There are two varieties of cacti grown as houseplants, and both are popular and readily familiar. The desert cacti are the "traditional" cacti, usually covered with spines or hair and often growing in paddles, balls or obelisks. Forest cacti grow in wooded areas, ranging from temperate forests to subtropical and tropical regions. The most well-known forest cacti may be the Christmas cactus. Both desert and forest cacti boast beautiful blooms, but they have very different growing habits.
The Desert Cacti
When I think cactus, I'm usually thinking about the desert cacti. These aren't friendly plants—grab a desert cactus without thinking about it, and you're in for a nasty surprise. But they have a unique, stark beauty, and some of the desert cacti feature the most beautiful flowers in the plant kingdom. I had never thought of a desert as particularly lush until I saw my first desert bloom. There's nothing quite like it.
Growing desert cacti is not difficult—these are among the toughest of all houseplants—but it does require sticking to some pretty simple rules. There are dozens of kinds of desert cacti on the market today—for the most part, the rules governing their growth are the same. Some species of cacti will bloom after 3 or 4 years in cultivation. Others will take longer, or never bloom indoors. As a general rule, follow these tips for success with desert cacti:
- Light: Strong light is essential for healthy cacti, especially in the winter. Some species may scorch in direct summer sun if they haven't been hardened off first.
- Temperature: During the active growth period, cacti prefer hot, dry temperatures, ranging from 70ºF to more than 80ºF. In the winter, the plants prefer a cooler period, down to 55ºF. In their desert habitats, many cacti are accustomed to very chilly nights. However, protect them from very cold winter drafts.
- Water: In the spring and summer, when the plant is actively growing and blooming or both, water whenever the compost begins to dry. During these waterings, make sure the plant is thoroughly watered. During the winter rest period, nearly cease watering. Only water if the plant begins to shrivel.
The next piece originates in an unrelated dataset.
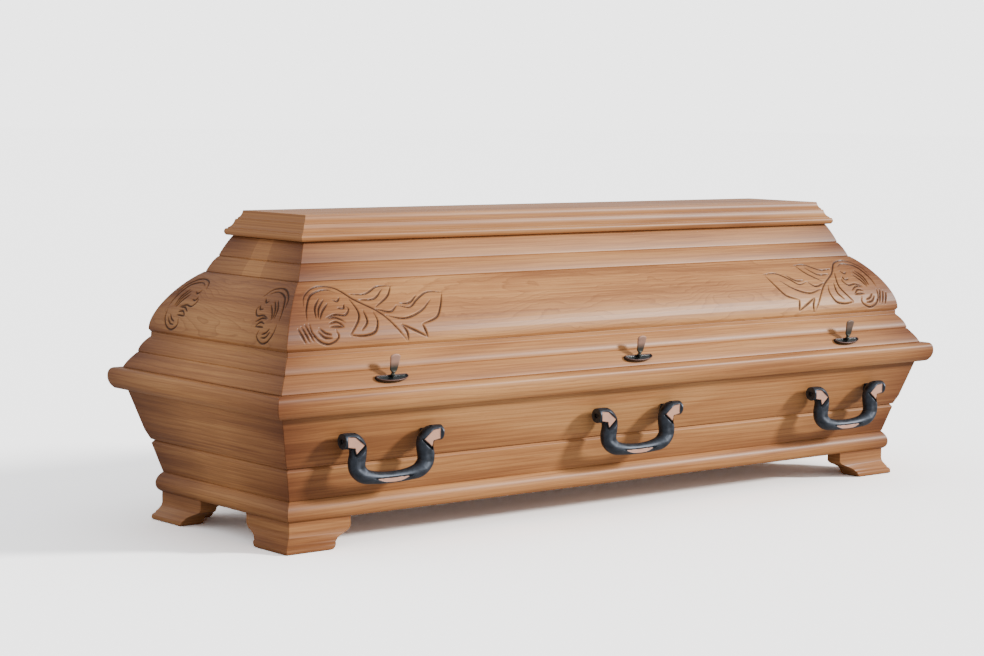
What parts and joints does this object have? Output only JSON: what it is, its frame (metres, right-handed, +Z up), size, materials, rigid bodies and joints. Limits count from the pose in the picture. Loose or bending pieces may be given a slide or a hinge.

- Potting Soils and Repotting: Pot into a fast-draining cacti mix. If one is not available, amend the regular potting soil with inorganic agents like perlite to increase drainage and aeration. Cacti are slow-growing plants and will rarely need repotting. Also, remember that many species of cacti will bloom better when they are slightly underpotted.
- Fertilizer: Use a cacti fertilizer during the growing season. Some growers have poor results with standard fertilizers, so it's probably worth it to seek out a specialized cacti fertilizer.
- Common Problems: The most common mistake with desert cacti is overwatering in the winter, which will cause rot either at the base of the plant or the tips of the growing areas. If the rot is advanced, it might be necessary to start new plants from cuttings or discard the whole plant. Cacti are also susceptible to pests include mealybugs and mites.
The Forest Cacti
The forest cacti grow in tropical and subtropical regions throughout the world.
They are often climbing or epiphytic plants that cling to trees. The most famous among these is the Christmas cactus, which is native to Brazil. Today, Christmas cacti are available with blooms in red, pink, purple and even yellow. They make excellent hanging plants.
- Light: These plants like bright, but not direct, sunlight. Move them outside during the summer (see Blooming Tips below).
- Temperature: During the growing season, they have a wide range, from 55ºF to 70ºF. During the rest period, a colder spell of 50ºF is essential.
- Water: Water as a normal houseplant during the summer months and when the buds begin to show. During the resting period, only water when the soil is dry to the touch.
- Potting Soils and Repotting: Use a regular potting mix. Repot at the beginning of the growing season.
- Fertilizer: Fertilize during the growing season with a standard fertilizer. Reduce fertilizer during the growing season.
- Blooming Tips for Christmas Cacti: Coaxing multiple blooms from a Christmas cactus (or the closely related Easter cactus) takes a little planning. Before you want the plant to flower, cut it back and induce a rest period when watering and fertilizer is reduced, and the plant is kept cool (about 50ºF to 55ºF). After one to two months, move the plant to a warmer place and resume watering, and buds will soon begin to show. It is also essential to move the plant outside during the summer.
- Common Problems: As with succulents and desert cacti, these plants should not be watered heavily during the rest period. Root rot will result. Advanced root rot can only be treated by taking new cuttings and starting over. Fortunately, these plants root easily from cutting. Failure to bloom is usually caused by an inadequate rest period and not taking the plant outside during the summer months or both.